There are the requisite circus freaks here, of course, the most obvious one being “Giant’s Rolling Pin,” a bit of sunny music hall that takes on the NSA with determined glee. “16 Shades of Blue” blends jazz-informed chord voicings with strange electronic undertones, and is awfully close to sublime. These two songs stand apart from their fellow “Geraldines,” but they help the album feel of a complete piece.
Amos has never really wandered too far off course, but “Unrepentant Geraldines” still feels like a return to form.
– Jeff Miers
“You know the sweetest wine, it’s a witches’ brew, pours like honey down and then burns a hole in you/Yeah, you may think you’re done but you’re never through, spitting out the bitterness to get the little sweetness you do/And you don’t know how to leave, and you don’t know where to fly, and you’ve got a lot of things to lose”.

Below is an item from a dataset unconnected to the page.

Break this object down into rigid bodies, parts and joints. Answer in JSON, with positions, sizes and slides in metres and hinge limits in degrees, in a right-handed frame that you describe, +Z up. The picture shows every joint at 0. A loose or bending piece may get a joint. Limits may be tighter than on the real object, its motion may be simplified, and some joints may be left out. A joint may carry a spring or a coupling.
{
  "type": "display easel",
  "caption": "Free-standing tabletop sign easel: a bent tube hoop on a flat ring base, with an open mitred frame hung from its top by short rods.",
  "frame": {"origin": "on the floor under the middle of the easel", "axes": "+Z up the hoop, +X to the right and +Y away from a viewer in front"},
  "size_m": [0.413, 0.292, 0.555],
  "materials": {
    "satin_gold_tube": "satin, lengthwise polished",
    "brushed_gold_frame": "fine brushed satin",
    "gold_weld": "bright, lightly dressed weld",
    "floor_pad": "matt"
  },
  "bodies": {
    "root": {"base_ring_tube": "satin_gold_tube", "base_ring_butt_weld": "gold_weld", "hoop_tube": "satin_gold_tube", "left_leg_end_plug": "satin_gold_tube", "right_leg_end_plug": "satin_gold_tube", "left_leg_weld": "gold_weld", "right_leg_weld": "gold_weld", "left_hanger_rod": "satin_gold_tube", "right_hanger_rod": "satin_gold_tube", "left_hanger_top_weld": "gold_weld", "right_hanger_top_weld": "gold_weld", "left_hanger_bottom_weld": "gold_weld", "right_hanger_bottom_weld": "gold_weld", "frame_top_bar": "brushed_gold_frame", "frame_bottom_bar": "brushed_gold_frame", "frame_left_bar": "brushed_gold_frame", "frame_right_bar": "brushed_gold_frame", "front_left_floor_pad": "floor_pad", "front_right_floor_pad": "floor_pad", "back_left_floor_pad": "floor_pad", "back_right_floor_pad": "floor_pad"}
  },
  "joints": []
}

Natalie Merchant is back following forays into classical music and children’s poems transformed into tunes with an album of stately, refined songs centered around the best singing of her considerable career, and run through with a world-weariness that on occasion borders on downright disgust. Which is to say, this is Merchant doing what she has always done best, now with a maturity that appears to have been hard-earned.
Merchant writes not so much from the perspective of a woman as from the perspective of the feminine itself. “Ladybird,” the song quoted above, is redolent of Merchant’s best work with 10,000 Maniacs, with its easy-but-sensual gait and supple marriage of folk and pop tropes, but this is far from sunny pop. Lyrically, the song posits a feminine power at odds with an overbearingly masculine hegemony, and Merchant sounds, appropriately, both resilient and saddened. This, it turns out, is the overarching emotional tenor “Natalie Merchant” summons, and its one that her gorgeous voice - thickened and grown more resonant with age - is extremely well-suited to.
Merchant has always come across as quietly irreverent, a woman who suffers no fools, one well aware that, though life has many gifts to grant us, it can also be, to quote Hobbes, nasty, brutish and short. “Natalie Merchant” is a demanding listen, thematically speaking, but the transcendent melodies, smart and supple string arrangements, and beautifully subtle instrumentation and production combine to create an uplifting, if ruminative, effect.
– Jeff Miers
The Uptown Shuffle
There is nothing very ambitious or adventurous about this series of live discs from New York City’s Smoke Jazz Club. They’re comprised mostly of workmanlike blue collar bebop by stalwart jazz musicians in live concert playing splendidly in each other’s company.
This is one of the better ones – Vincent Herring, a disciple of Phil Woods and perhaps the leading inheritor of the Cannonball Adderly alto saxophone estate, in a quartet where his pianist is the redoubtable Cyrus Chestnut (a crowd-pleaser in any number of Buffalo jazz gigs.) Brandi Disterheft is the bassist and Joe Farnsworth is the drummer.
Herring has some of Cannonball Adderly’s passionate hoarse tone when he heats up if not exactly the warm basic funkiness or the wild, jaw-dropping floridity of some of Cannonball’s lines that always made every Adderly solo a completely fresh and unpredictable adventure, even if the tunes they appeared on had become war horses. The Adderly connection is so strong that Herring spent a long time in Nat Adderly’s band. And while he was in the neighborhood, he played a lot with Cedar Walton.
Put it all together and Herring is a very fine alto saxophone player in current jazz. What you’re hearing here in his quartet at Smoke’s is the comfort food of jazz – mainstream bebop with heat but without anyone trying to blow the house down.
Chestnut’s gospel past and all those years with singer Betty Carter make him an ideal pianist for Herring, whether he’s stomping or singing an alto saxophone aria on “Tenderly.”
– Jeff Simon
“Creating Timeless Classics”
I like this idea Pentatone has, of marketing a disc that promotes its other discs. I actually took the step of checking online to make sure that “Creating Timeless Classics” was really for sale. It is! Which is nice, because this grab bag is a good introduction to a variety of music and artists.
It’s great to see Korngold’s Violin Concerto entering the mainstream; the disc gives you Arabella Steinbacher performing the finale, based on Korngold’s stunning score from “The Prince and the Pauper.” There’s also the Adagio from Bach’s Concerto for oboe and violin, BWV 1060, achingly romantic in that peculiar way Bach sometimes is. And it’s sweet how the first piece you hear is the “Eintritt,” or entrance, of Schumann’s “Forest Scenes,” played by Martin Helmchen. Into the woods!
Newcomers should keep in mind that the excerpts are sometimes awkward and in many cases do not do the music justice. It’s weird, for instance, to walk into Beethoven’s “Waldstein” sonata in the middle, at that magical moment when the slow movement melts into the last (and pianist Mari Kodama’s playing is kind of dry). It’s almost torture to hear only the Andante of Schubert’s “Trout” Quintet.
Finally, it’s hilarious how Rachmaninoff’s Prelude in C Sharp Minor is still the big hit, after all these years. It’s played here by pianist Nareh Arghamanyan.